SC : Personnellement, l’idéal serait qu’ils puissent l’écouter dans l’ordre avec un bon  système d’écoute et (c’est peut être beaucoup demander) sans distractions. Ceci dit, à l’heure des smartphones, des plateformes et des playlists, écouter un disque ou un vinyle est  presque devenu un luxe. Je trouve le format de l’album pourtant absolument magique et déplore qu’il soit trop souvent délaissé par esprit de rentabilité ou de course au succès commercial, y compris par les artistes eux-mêmes. Le single est à l’album ce que l’épisode de série est au film de cinéma : une idée ramassée qui peut parfois souffrir de ne pas se  déployer dans un temps adapté à son propos.  

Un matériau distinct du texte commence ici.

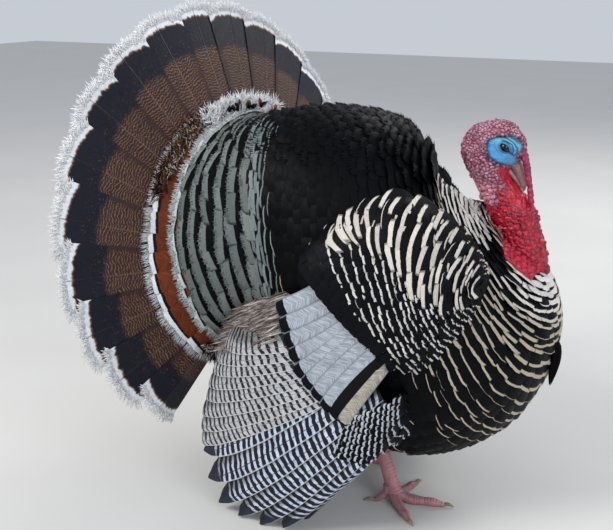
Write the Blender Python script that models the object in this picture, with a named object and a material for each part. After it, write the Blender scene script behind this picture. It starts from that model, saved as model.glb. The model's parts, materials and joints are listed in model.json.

LTB : Avez-vous des projets pour le futur ? Peut-être en commun à nouveau ?  

MT : Mon projet personnel n’a rien à voir, enfin, à priori, mais j’étais contente de pouvoir exprimer cette musicalité là (qui m’habite) à côté. Pour le reste, advienne que pourra !

SC : Nous jouerons au festival Voulez-Vous-Vivre le 26 aout prochain où on défendra quelques morceaux de cet album sur scène. Je reste très sensible au travail de Martha qui est  très talentueuse et j’espère que le destin nous amènera à collaborer de nouveau pour créer de la belle musique !  

LTB : Y a-t-il quelque chose qui n’a pas été évoqué dont vous  souhaiteriez nous parler en particulier pour clore cette interview ?  

Merci beaucoup Le Tote Bag !  

PS de Sam : J’ai sorti un nouvel album de musique symphonique cette fois. Il s’appelle Post Tenebras Lux. Il y est question de tragique, de ténèbres mais aussi d’amour et de lumière! Il est disponible sur www.samcat.fr !

Nous tenons à remercier chaleureusement SamCat et Martha Tehora d’avoir répondu à nos questions.